Data excerpt »
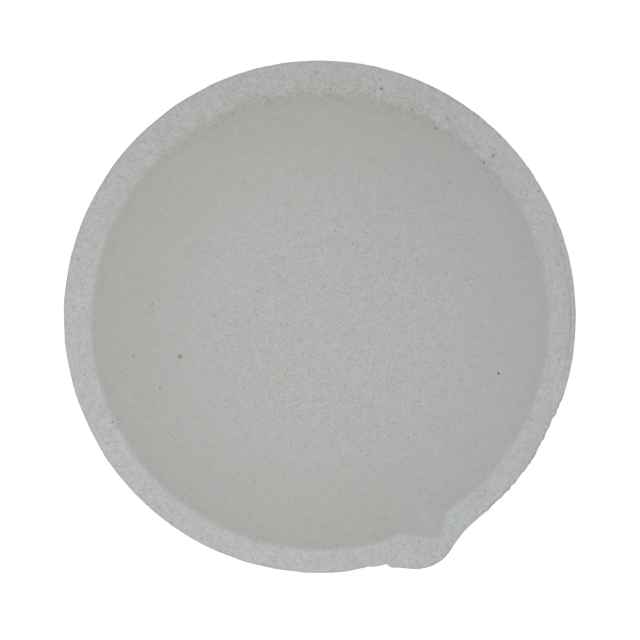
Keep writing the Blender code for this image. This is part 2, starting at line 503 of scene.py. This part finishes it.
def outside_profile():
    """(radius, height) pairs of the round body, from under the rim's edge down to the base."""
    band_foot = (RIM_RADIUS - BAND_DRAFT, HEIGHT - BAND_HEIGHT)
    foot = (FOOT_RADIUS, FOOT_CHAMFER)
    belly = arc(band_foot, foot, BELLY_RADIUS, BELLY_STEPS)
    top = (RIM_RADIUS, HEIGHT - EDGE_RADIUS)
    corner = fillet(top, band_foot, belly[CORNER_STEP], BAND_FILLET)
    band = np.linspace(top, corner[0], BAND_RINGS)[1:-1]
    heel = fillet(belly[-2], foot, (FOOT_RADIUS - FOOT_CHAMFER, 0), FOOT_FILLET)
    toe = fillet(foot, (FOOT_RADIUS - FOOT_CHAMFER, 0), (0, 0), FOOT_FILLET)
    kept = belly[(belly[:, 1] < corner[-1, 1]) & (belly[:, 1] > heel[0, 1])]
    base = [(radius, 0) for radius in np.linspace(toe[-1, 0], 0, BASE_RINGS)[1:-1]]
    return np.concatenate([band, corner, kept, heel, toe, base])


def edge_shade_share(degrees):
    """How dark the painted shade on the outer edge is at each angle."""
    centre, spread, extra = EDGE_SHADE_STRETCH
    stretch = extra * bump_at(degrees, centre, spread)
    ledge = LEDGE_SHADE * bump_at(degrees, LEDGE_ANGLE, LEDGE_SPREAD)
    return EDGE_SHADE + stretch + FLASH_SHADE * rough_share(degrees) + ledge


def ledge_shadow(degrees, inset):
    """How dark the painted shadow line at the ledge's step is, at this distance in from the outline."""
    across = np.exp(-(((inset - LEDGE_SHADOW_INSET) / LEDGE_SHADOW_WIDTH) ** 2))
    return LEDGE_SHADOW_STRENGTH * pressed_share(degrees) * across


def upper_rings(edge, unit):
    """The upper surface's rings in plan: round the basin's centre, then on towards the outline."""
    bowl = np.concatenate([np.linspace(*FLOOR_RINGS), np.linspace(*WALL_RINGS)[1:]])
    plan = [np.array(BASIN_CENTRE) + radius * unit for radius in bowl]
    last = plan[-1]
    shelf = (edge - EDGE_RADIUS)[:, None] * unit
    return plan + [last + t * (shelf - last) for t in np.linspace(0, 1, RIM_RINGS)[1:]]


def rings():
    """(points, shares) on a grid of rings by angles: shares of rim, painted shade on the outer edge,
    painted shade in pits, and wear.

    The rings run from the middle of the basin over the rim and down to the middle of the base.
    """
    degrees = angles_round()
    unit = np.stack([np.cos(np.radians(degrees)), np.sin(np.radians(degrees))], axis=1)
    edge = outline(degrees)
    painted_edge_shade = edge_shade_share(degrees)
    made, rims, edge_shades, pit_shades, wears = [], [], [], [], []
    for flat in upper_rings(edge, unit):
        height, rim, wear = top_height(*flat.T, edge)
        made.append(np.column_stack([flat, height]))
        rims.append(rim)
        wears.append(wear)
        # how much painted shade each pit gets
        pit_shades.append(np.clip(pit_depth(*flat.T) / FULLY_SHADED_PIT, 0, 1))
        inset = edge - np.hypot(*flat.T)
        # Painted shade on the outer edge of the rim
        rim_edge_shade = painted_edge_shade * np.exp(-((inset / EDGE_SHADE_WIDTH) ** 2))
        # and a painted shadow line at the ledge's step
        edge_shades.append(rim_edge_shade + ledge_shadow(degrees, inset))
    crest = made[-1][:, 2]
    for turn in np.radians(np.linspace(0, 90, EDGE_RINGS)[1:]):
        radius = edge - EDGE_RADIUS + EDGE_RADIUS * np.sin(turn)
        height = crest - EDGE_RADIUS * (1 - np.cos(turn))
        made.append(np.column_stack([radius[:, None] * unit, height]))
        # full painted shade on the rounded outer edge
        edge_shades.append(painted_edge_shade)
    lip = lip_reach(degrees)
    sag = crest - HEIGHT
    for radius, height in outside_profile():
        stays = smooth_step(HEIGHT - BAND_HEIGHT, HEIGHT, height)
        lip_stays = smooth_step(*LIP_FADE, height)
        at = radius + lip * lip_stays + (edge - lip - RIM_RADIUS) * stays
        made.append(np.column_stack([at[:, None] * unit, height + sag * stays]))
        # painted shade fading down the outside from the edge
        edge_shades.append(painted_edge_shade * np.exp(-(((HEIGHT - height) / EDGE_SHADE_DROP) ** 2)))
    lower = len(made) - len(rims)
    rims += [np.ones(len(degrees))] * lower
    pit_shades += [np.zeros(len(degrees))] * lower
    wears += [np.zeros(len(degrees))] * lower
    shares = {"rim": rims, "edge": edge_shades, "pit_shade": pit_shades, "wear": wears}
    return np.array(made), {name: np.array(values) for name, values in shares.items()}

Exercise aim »
Return the opening line of the data and every line after it through the line containing "return np.concatenate([band, corner, kept, heel, toe, base])", please, exactly as written and with nothing added.

Answer to this problem »
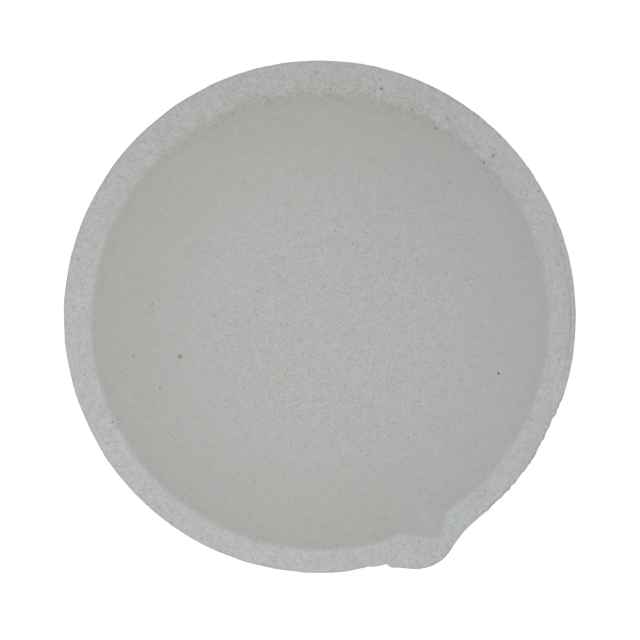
Keep writing the Blender code for this image. This is part 2, starting at line 503 of scene.py. This part finishes it.
def outside_profile():
    """(radius, height) pairs of the round body, from under the rim's edge down to the base."""
    band_foot = (RIM_RADIUS - BAND_DRAFT, HEIGHT - BAND_HEIGHT)
    foot = (FOOT_RADIUS, FOOT_CHAMFER)
    belly = arc(band_foot, foot, BELLY_RADIUS, BELLY_STEPS)
    top = (RIM_RADIUS, HEIGHT - EDGE_RADIUS)
    corner = fillet(top, band_foot, belly[CORNER_STEP], BAND_FILLET)
    band = np.linspace(top, corner[0], BAND_RINGS)[1:-1]
    heel = fillet(belly[-2], foot, (FOOT_RADIUS - FOOT_CHAMFER, 0), FOOT_FILLET)
    toe = fillet(foot, (FOOT_RADIUS - FOOT_CHAMFER, 0), (0, 0), FOOT_FILLET)
    kept = belly[(belly[:, 1] < corner[-1, 1]) & (belly[:, 1] > heel[0, 1])]
    base = [(radius, 0) for radius in np.linspace(toe[-1, 0], 0, BASE_RINGS)[1:-1]]
    return np.concatenate([band, corner, kept, heel, toe, base])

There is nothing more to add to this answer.